Indonesian Political, Business & Finance News

BI Rate and Developers Facing Increased Pressure

| | Source: KOMPAS Translated from Indonesian | Finance
BI Rate and Developers Facing Increased Pressure
Image: KOMPAS

The ongoing conflict in the Middle East and Bank Indonesia’s decision to raise the BI Rate to 5.25 per cent on Wednesday (20 May 2026) is expected to exert additional pressure on the property sector, particularly in terms of construction costs.

Bambang Ekajaya, Vice Chair of the Real Estate Indonesia Association (REI), noted that the unabating war in the Middle East could trigger sharp increases in construction costs. “If the Middle East conflict is not resolved, construction costs will rise sharply. When combined with rising mortgage interest rates, prospective buyers will certainly hold back,” Bambang stated on Sunday (24 May 2026).

According to him, this situation presents increasingly complex challenges for the property industry. Property prices are likely to rise due to increased construction costs, but the public’s purchasing power for housing has not fully recovered. Bambang assessed that developers cannot simply raise selling prices amid weak consumer purchasing power.

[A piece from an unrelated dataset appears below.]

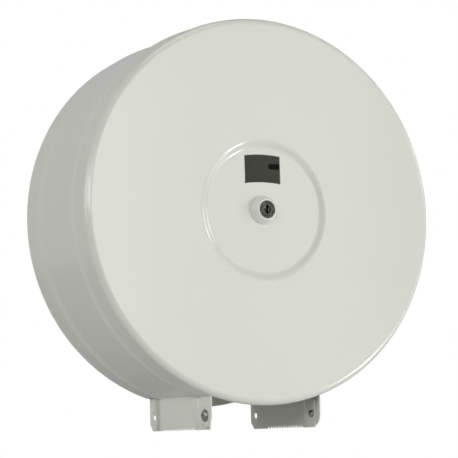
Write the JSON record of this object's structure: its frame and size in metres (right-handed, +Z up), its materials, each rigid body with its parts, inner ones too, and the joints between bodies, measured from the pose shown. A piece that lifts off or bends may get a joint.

The BI Rate increase is expected to drive higher commercial lending rates, including non-subsidised mortgage rates. This situation is likely to increase the financial burden on the public, both for prospective homebuyers and those still servicing mortgages.

“The current situation is indeed difficult on all fronts. The BI Rate increase will certainly drive up commercial interest rates, including non-subsidised mortgage rates. The impact will undoubtedly be burdensome for both prospective buyers and those making mortgage payments,” Bambang said.

However, Bambang predicted that the impact of the BI Rate increase on the property market will not be immediately felt in the near term. He stated that the policy’s effect will likely only be felt within two to three months, whilst the property market currently remains in challenging conditions.

“The effects will only become apparent in two to three months. Meanwhile, the property market remains difficult,” he said.

According to him, the most realistic approach currently is to continue marketing ongoing projects while monitoring market developments. “For now, the best approach is certainly to wait and see while continuing to market existing projects,” he concluded.